Return the lines from the one that contains "if empty is" through the one that contains "scene = bpy.context.scene", both included, exactly as written and with nothing added.

## Data provided
- - - - -
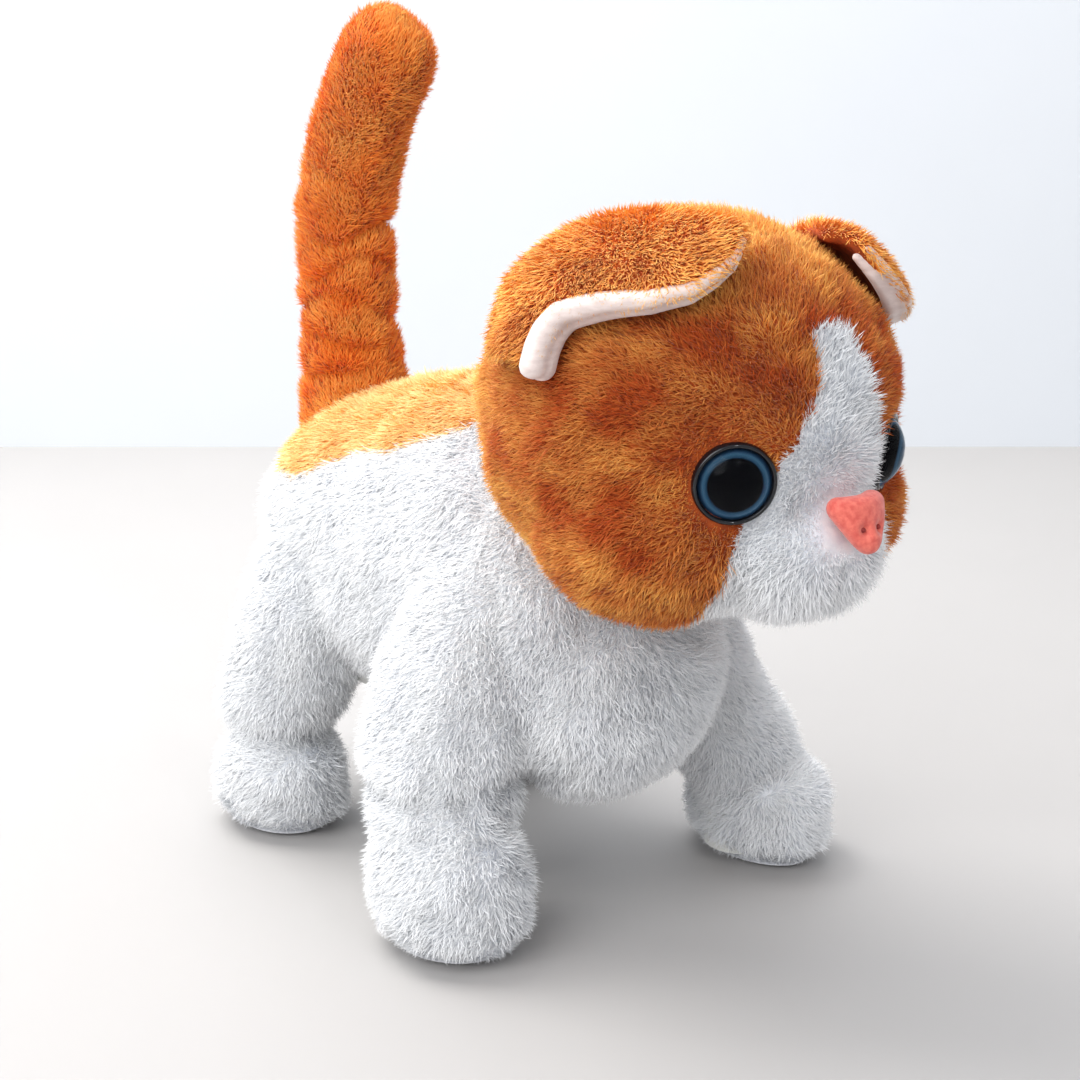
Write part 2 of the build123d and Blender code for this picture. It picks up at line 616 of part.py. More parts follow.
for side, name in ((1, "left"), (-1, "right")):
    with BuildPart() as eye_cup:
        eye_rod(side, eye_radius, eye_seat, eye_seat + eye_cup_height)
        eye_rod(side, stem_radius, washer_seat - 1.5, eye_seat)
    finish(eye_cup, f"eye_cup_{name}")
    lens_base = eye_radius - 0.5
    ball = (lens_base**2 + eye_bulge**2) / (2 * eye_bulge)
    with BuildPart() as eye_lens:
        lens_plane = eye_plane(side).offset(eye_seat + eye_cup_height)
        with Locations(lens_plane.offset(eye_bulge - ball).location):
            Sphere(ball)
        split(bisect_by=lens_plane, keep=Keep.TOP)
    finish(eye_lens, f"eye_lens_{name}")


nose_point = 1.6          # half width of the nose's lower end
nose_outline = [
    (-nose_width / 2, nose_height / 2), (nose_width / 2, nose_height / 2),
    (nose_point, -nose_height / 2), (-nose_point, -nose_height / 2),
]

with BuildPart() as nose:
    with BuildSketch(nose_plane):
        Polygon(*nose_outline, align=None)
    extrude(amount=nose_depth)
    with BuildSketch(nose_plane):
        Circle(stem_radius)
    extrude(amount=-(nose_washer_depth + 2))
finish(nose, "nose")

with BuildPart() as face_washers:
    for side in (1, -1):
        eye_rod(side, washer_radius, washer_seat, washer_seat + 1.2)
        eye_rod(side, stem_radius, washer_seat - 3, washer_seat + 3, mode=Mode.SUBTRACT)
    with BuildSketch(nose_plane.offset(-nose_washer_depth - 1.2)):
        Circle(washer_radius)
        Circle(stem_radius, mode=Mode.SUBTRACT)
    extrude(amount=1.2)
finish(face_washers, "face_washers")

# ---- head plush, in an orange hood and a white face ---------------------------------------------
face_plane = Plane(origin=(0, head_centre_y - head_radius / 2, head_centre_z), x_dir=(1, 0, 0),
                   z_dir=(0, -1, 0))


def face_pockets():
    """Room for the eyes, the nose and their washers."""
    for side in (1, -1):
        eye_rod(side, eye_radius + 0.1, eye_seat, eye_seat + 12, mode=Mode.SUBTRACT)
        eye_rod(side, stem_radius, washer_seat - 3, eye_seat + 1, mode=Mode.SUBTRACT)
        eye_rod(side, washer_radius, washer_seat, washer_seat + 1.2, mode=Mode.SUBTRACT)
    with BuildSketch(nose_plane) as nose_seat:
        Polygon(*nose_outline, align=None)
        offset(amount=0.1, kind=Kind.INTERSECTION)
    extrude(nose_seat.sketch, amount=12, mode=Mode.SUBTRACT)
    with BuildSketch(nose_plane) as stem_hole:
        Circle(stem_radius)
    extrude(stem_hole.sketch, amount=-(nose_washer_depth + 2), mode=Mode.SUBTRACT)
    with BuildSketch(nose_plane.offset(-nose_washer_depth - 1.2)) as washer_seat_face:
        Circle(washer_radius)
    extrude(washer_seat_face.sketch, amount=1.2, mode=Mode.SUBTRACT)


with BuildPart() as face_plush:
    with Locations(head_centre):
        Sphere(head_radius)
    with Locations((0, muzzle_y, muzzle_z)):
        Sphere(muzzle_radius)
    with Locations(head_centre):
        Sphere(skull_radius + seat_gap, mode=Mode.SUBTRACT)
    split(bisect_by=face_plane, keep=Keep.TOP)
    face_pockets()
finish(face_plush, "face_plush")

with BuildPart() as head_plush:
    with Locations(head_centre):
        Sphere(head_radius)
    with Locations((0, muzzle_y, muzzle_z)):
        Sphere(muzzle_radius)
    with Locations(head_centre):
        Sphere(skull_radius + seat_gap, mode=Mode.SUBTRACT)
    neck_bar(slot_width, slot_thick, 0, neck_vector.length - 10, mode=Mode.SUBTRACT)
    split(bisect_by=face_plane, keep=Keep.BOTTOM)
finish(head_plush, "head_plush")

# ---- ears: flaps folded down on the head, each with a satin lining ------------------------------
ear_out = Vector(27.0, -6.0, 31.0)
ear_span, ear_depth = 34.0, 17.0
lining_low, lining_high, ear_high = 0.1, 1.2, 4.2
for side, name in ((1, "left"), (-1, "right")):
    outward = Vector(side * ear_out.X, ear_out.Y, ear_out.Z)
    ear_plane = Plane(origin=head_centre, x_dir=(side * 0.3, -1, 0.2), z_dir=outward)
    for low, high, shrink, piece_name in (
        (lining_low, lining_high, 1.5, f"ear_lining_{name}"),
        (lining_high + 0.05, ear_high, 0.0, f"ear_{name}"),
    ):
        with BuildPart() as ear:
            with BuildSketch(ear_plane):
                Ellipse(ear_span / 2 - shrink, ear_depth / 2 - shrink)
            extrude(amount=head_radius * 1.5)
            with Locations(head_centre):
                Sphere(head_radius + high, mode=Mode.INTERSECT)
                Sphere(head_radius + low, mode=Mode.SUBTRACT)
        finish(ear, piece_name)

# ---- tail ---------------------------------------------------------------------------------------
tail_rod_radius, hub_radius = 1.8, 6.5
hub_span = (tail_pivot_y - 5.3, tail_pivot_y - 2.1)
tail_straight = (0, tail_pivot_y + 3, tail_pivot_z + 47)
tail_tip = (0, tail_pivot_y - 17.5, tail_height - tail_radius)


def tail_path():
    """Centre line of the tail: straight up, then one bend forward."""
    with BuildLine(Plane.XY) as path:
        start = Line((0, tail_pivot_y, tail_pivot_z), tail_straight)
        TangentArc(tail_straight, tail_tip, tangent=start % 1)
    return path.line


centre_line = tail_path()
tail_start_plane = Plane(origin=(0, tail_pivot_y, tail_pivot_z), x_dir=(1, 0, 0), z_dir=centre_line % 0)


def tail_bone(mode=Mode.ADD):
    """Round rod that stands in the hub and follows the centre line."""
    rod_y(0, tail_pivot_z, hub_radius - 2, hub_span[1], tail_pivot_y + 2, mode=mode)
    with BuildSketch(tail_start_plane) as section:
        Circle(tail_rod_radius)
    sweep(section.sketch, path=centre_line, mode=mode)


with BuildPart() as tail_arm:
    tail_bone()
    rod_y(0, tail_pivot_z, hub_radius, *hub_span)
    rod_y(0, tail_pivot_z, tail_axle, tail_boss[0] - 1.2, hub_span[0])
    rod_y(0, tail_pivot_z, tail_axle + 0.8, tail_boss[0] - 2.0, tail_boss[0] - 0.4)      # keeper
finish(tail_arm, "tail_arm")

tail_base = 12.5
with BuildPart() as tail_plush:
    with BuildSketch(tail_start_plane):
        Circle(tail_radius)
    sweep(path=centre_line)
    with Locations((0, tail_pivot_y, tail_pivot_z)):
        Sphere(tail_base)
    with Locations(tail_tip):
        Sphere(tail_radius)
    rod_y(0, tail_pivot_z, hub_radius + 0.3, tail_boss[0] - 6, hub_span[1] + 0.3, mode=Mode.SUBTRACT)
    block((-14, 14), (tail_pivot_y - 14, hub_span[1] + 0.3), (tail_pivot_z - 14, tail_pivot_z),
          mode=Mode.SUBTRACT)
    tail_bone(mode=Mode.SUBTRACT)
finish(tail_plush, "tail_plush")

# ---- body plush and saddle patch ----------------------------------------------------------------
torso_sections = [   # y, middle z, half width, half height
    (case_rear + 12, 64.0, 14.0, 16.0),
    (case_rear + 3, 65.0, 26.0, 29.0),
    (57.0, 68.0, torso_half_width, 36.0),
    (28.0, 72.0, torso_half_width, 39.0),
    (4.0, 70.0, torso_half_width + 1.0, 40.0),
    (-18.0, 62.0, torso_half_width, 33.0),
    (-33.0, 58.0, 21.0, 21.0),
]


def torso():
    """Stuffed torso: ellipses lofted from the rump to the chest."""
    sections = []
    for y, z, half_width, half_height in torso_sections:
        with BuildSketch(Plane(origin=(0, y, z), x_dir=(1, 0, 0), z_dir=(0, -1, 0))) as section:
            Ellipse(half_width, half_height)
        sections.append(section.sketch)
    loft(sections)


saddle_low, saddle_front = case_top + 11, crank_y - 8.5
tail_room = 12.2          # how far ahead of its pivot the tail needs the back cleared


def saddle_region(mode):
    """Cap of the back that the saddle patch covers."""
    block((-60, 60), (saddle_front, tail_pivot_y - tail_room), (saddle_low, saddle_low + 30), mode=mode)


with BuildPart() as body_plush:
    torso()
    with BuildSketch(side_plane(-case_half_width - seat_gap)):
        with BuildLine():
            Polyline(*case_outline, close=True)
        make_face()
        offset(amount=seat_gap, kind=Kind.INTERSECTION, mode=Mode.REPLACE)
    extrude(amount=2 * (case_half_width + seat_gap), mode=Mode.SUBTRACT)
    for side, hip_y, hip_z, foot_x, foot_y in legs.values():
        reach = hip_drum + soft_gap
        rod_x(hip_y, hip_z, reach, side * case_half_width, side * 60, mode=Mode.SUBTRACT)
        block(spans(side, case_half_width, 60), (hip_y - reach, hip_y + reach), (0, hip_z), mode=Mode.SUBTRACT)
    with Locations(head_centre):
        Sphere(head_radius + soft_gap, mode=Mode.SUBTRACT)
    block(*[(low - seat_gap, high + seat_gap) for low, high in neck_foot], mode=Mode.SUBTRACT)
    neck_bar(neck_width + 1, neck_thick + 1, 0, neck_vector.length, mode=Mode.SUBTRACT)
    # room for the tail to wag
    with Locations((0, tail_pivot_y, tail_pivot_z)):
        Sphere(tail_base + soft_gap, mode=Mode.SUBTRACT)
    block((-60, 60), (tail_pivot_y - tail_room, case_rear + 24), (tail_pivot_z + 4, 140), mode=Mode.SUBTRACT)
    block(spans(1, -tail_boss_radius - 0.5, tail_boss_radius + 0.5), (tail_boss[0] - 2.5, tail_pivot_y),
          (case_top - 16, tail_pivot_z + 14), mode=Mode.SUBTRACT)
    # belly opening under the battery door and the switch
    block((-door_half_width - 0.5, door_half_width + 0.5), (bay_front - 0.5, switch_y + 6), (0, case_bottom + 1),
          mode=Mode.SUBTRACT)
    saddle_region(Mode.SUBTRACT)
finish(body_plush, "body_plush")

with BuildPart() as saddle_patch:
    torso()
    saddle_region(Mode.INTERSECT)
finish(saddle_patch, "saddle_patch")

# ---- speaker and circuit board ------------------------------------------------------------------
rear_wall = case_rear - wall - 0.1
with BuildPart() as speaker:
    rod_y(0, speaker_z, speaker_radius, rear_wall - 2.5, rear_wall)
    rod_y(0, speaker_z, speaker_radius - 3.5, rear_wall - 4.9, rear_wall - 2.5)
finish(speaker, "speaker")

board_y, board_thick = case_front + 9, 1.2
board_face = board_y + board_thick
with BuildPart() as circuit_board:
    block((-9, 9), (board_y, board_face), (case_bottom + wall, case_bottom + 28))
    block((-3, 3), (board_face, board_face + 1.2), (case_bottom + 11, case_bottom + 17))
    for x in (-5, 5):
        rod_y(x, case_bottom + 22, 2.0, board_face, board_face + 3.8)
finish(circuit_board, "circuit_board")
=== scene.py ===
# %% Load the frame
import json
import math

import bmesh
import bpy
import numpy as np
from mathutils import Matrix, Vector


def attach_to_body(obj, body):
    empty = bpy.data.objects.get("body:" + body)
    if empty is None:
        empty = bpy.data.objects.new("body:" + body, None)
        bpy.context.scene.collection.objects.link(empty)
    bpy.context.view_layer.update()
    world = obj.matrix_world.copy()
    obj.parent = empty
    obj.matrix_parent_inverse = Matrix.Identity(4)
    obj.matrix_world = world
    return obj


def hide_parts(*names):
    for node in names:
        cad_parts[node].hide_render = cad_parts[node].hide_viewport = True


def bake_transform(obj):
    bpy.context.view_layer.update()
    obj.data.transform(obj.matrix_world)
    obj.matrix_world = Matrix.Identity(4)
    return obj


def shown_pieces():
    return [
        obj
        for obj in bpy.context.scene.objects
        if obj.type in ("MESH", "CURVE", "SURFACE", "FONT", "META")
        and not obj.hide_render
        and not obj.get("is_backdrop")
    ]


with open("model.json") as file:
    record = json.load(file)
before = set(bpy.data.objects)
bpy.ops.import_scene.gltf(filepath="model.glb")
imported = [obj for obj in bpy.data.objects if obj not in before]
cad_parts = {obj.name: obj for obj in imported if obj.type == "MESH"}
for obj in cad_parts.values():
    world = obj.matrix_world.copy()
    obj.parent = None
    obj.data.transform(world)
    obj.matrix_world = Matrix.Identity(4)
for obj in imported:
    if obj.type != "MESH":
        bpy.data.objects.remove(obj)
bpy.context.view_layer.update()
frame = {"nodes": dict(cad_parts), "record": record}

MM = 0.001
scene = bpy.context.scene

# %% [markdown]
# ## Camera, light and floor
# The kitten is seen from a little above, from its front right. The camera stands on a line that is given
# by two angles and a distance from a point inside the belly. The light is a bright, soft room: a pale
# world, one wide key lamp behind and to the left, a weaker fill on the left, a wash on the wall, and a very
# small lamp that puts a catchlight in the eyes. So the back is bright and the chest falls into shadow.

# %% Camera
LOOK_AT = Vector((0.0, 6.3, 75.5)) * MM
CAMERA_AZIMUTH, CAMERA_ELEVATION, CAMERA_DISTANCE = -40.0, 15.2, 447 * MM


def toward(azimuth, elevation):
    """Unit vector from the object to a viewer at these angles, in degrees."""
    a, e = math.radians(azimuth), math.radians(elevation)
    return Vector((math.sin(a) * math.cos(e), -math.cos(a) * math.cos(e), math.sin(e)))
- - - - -
## Task answer
    if empty is None:
        empty = bpy.data.objects.new("body:" + body, None)
        bpy.context.scene.collection.objects.link(empty)
    bpy.context.view_layer.update()
    world = obj.matrix_world.copy()
    obj.parent = empty
    obj.matrix_parent_inverse = Matrix.Identity(4)
    obj.matrix_world = world
    return obj


def hide_parts(*names):
    for node in names:
        cad_parts[node].hide_render = cad_parts[node].hide_viewport = True


def bake_transform(obj):
    bpy.context.view_layer.update()
    obj.data.transform(obj.matrix_world)
    obj.matrix_world = Matrix.Identity(4)
    return obj


def shown_pieces():
    return [
        obj
        for obj in bpy.context.scene.objects
        if obj.type in ("MESH", "CURVE", "SURFACE", "FONT", "META")
        and not obj.hide_render
        and not obj.get("is_backdrop")
    ]


with open("model.json") as file:
    record = json.load(file)
before = set(bpy.data.objects)
bpy.ops.import_scene.gltf(filepath="model.glb")
imported = [obj for obj in bpy.data.objects if obj not in before]
cad_parts = {obj.name: obj for obj in imported if obj.type == "MESH"}
for obj in cad_parts.values():
    world = obj.matrix_world.copy()
    obj.parent = None
    obj.data.transform(world)
    obj.matrix_world = Matrix.Identity(4)
for obj in imported:
    if obj.type != "MESH":
        bpy.data.objects.remove(obj)
bpy.context.view_layer.update()
frame = {"nodes": dict(cad_parts), "record": record}

MM = 0.001
scene = bpy.context.scene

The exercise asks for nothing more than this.